Medium posted a story by Genevieve Guenther, shortly after the powerful hurricanes, Harvey and Irma, hit the US mainland. Guenther wrote her must read piece prior to Hurricane Maria, (along with Irma), devastating the Caribbean where millions of people are still suffering to this day. Republican’s, particularly Scott Pruitt and Rick Scott, all indignantly slapped down any mention of climate change at the times these storms made landfall. Many in the press also felt those words were not to be mentioned while “people are suffering”. How dismissive of the most serious threat to a livable planet since the beginning of humanity. Only a few lonely Democratic senators were brave enough to speak the truth.

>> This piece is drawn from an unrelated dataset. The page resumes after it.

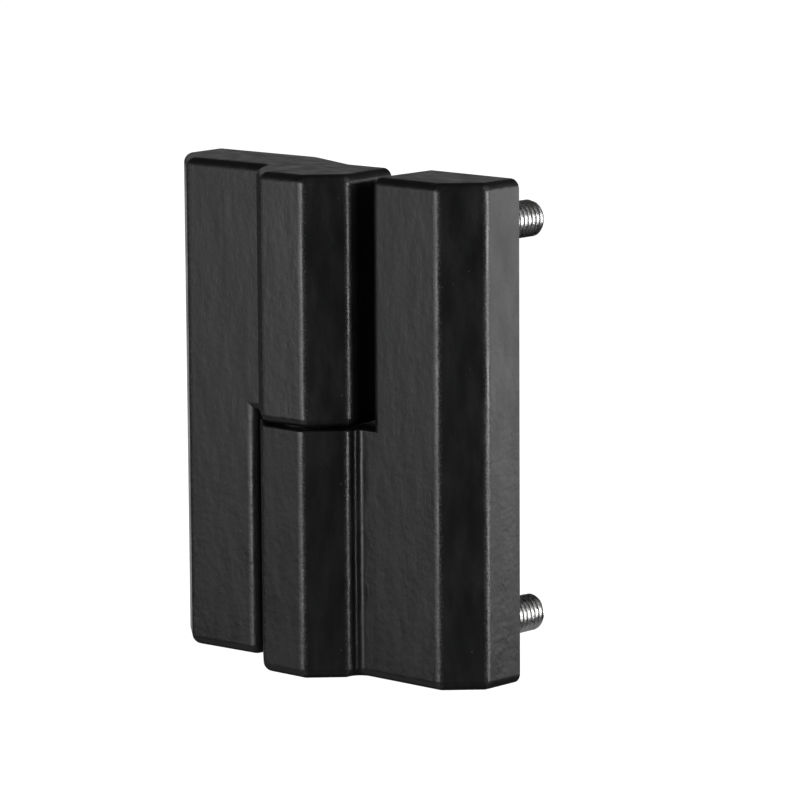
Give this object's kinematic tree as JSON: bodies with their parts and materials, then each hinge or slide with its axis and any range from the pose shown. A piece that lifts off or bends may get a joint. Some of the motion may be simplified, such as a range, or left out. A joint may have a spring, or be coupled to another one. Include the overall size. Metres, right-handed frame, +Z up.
{
  "type": "lift-off block hinge",
  "caption": "Black die-cast lift-off block hinge: faceted leaves with offset knuckles on an upright pin, held from behind by threaded studs.",
  "frame": {"origin": "middle of the frame leaf's two studs, on the plane of its mounting face", "axes": "+Z up along the pin; +Y out of the mounting faces into the frame, the way the studs point; +X from the door leaf to the frame leaf. The pin's axis is at x = -30.5 mm, y = -18 mm. The door leaf stands 3 degrees open at rest, towards -Y, as pictured; door_swing at -3 degrees shuts it"},
  "size_m": [0.0873, 0.0469, 0.1084],
  "materials": {
    "powder_coat": "satin black powder coat with a faint orange peel on zinc die casting",
    "ground_steel": "ground stainless steel",
    "bush_plastic": "matt black acetal",
    "zinc_plate": "bright zinc plated steel with a rolled thread"
  },
  "bodies": {
    "frame": {"frame_leaf": "powder_coat", "hinge_pin": "ground_steel", "thrust_washer": "bush_plastic", "frame_stud_lower": "zinc_plate", "frame_stud_upper": "zinc_plate"},
    "bush": {"knuckle_bush": "bush_plastic"},
    "door": {"door_leaf": "powder_coat", "door_stud_lower": "zinc_plate", "door_stud_upper": "zinc_plate"}
  },
  "joints": [
    {"name": "lift_off", "type": "slide", "parent": "frame", "child": "bush", "axis": [0, 0, 1], "range_m": [0, 0.04]},
    {"name": "door_swing", "type": "hinge", "parent": "bush", "child": "door", "pos_m": [-0.0305, -0.018, 0], "axis": [0, 0, 1], "range_deg": [-3, 177]}
  ]
}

Yet most Democratic politicians apparently agreed that the suffering caused by Harvey and Irene required them not to speak of the storms’ relationship to climate change. According to an article reported by Emily Holden and Elana Schor on Politico, the top Democrat on the Senate Environment and Public Works Committee, Tom Carper of Delaware, essentially repeated Pruitt’s message, sounding cowed and passive as he hoped for future in which American politicians would finally study what climate scientists are already discussing today: “When we’ve done a good deal more work in terms of cleanup and getting folks’ lives back to normal,” Carper said, “I hope we do a deep dive into whether or not the warming in the Gulf of Mexico is really what’s causing this.” Even Sheldon Whitehouse, the climate hawk senator from Rhode Island, rearticulated a version of Pruitt’s predatory delay: “We have a lot of time to make that point [about climate],” Whitehouse said in a brief interview. To be fair, Whitehouse also said that “we should be talking about this issue on a regular basis,” and other Democratic Senators went even further. New York Senator Kirsten Gillibrand reiterated that “we cannot ignore that carbon emissions are causing our ocean temperatures to get warmer, which is fueling more powerful hurricanes.” And on Twitter Brian Schatz from Hawaii called out the Republican party for “refusing moral and political responsibility for the planet itself.” But even Bernie Sanders (or perhaps his Twitter staffer) seemed to concede Pruitt’s premise that right after a hurricane is not the time to discuss climate change. “Our job today,” Sanders tweeted, is to “make sure lives are saved in Houston. Our job tomorrow: understand the role that climate change has played in this tragedy.” Tomorrow is too late when the scientists tell us that we have delayed action on climate change for so long that we have now only a 5% chance of halting global warming at 2°C.

So Republican messaging led Democratic Senators to delay discussing climate change (forget about offering policy solutions to the problem) while everyone’s attention was focused on the horror of hurricanes and floods. How were they able to do this? Part of the answer lies in the way that Pruitt and the Republicans mastered the representation of time: their message effectively appropriated people suffering from the effects of climate change right now. Scrambling the temporality of climate cause and effect, they argued that the effect of climate change needs to be dealt with today but the cause of the suffering needs to be dealt with later. (This temporal scrambling seems like a coordinated strategy, evident also in Homeland Security Advisor Tom Bossert’s Orwellian assertion that “we continue to take climate change seriously, not the cause of it, but what we can see right now.”)

snip

So, Democratic politicians, let the Republicans talk about “the people.” Let Democrats and climate-hawk politicians of all parties talk about the children. Find children affected by hurricanes and floods, and talk about them on TV. Better yet, find children affected by hurricanes and floods who are also worried about climate change, and interview them on TV. Put them in advertisements. Make them your focus. Make yourself their protectors. And don’t be afraid to be accused of cynicism: if you really do work to advance policies that will fight climate change, and if you campaign to generate support for those policies, your casting yourselves as working for the immediate self-interest of voters by protecting and improving the lives of their children will be unassailable. Indeed, it will be your impenetrable armor. Because, above all else, it will actually be true.